Given information ->
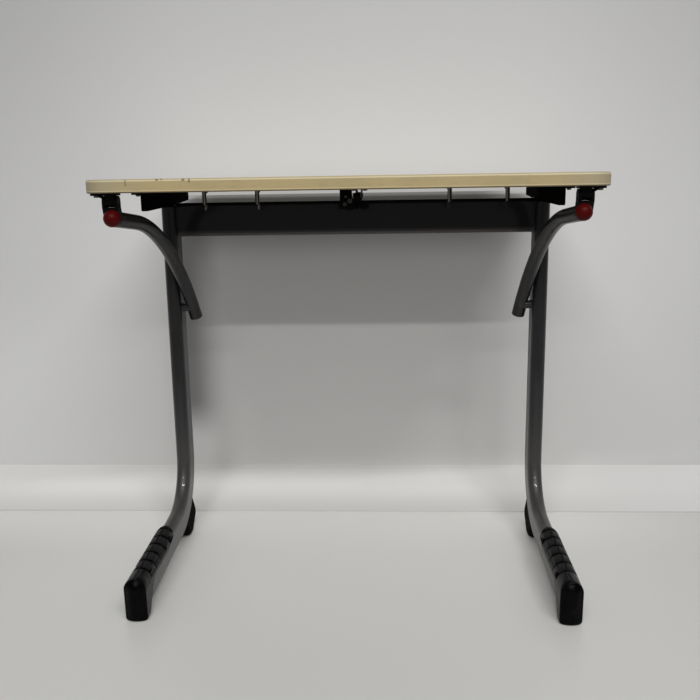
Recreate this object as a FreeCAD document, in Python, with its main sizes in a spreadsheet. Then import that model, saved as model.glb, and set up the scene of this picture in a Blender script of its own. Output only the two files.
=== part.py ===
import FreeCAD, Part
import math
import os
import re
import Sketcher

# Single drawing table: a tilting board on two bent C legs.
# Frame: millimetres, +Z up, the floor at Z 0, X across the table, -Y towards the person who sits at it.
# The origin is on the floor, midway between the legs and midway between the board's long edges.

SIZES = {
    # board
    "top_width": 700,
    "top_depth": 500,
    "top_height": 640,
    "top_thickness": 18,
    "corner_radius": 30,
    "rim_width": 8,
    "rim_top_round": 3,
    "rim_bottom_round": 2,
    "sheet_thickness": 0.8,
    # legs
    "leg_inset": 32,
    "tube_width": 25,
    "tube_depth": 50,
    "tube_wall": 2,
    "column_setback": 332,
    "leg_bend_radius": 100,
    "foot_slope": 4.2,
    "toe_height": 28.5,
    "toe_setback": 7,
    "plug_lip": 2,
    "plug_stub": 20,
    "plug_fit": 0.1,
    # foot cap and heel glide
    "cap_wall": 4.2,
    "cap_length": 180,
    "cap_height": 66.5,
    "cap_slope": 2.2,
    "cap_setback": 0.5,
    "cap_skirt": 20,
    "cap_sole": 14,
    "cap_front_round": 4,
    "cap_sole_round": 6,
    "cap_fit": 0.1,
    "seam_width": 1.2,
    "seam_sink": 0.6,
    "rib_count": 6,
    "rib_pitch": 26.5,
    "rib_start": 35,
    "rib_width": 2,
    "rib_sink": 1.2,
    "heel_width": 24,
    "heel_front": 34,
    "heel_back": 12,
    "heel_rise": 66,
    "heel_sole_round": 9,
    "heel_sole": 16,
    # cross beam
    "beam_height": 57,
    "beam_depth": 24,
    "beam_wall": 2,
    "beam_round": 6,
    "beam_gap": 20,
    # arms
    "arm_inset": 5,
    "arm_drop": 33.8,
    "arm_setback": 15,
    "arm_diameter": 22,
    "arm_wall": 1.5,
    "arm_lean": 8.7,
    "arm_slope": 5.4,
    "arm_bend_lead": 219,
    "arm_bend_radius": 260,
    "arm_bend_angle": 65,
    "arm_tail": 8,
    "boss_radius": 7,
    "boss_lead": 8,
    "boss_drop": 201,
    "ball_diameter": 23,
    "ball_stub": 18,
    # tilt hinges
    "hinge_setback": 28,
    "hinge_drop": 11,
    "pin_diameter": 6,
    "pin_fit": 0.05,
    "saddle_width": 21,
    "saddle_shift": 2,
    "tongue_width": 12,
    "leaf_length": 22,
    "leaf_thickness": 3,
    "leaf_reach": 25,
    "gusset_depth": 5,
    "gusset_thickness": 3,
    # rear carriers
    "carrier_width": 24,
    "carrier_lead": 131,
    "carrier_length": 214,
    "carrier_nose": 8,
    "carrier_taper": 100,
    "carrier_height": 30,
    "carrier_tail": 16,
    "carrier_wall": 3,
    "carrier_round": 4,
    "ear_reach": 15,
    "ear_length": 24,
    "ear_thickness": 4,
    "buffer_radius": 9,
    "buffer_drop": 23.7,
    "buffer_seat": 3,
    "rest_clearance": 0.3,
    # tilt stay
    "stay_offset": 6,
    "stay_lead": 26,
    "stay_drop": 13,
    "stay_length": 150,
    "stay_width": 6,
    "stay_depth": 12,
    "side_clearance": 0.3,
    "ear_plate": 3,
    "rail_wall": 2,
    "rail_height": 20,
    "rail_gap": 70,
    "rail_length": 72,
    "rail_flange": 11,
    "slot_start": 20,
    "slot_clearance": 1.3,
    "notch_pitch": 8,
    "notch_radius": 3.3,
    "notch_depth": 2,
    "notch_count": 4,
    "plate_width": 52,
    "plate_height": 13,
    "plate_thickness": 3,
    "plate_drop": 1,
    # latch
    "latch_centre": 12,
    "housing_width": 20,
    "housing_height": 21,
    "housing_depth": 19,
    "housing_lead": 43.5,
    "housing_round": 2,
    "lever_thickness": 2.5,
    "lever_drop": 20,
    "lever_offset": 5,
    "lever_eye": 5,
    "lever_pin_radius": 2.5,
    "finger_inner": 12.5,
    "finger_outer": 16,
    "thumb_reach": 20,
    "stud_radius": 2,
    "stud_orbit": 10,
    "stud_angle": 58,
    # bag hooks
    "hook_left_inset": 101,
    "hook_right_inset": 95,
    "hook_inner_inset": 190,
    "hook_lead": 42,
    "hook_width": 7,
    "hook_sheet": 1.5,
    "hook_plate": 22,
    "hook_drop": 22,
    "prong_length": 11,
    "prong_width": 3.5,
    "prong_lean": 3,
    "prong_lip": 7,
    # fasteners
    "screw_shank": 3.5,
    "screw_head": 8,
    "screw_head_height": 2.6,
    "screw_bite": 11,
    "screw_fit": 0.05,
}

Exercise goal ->
Emit, unaltered, the lines from the top of the listing down through the line that holds "# The origin"; emit nothing else.

Answer in full ->
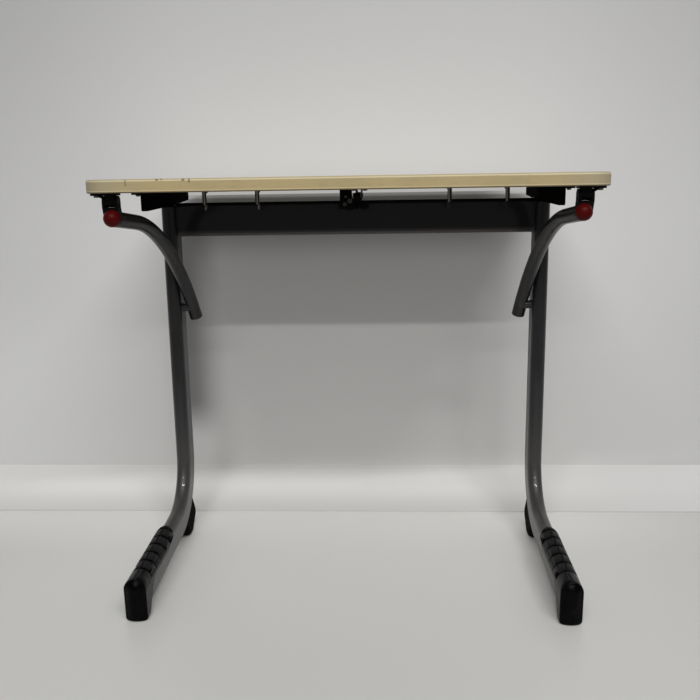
Recreate this object as a FreeCAD document, in Python, with its main sizes in a spreadsheet. Then import that model, saved as model.glb, and set up the scene of this picture in a Blender script of its own. Output only the two files.
=== part.py ===
import FreeCAD, Part
import math
import os
import re
import Sketcher

# Single drawing table: a tilting board on two bent C legs.
# Frame: millimetres, +Z up, the floor at Z 0, X across the table, -Y towards the person who sits at it.
# The origin is on the floor, midway between the legs and midway between the board's long edges.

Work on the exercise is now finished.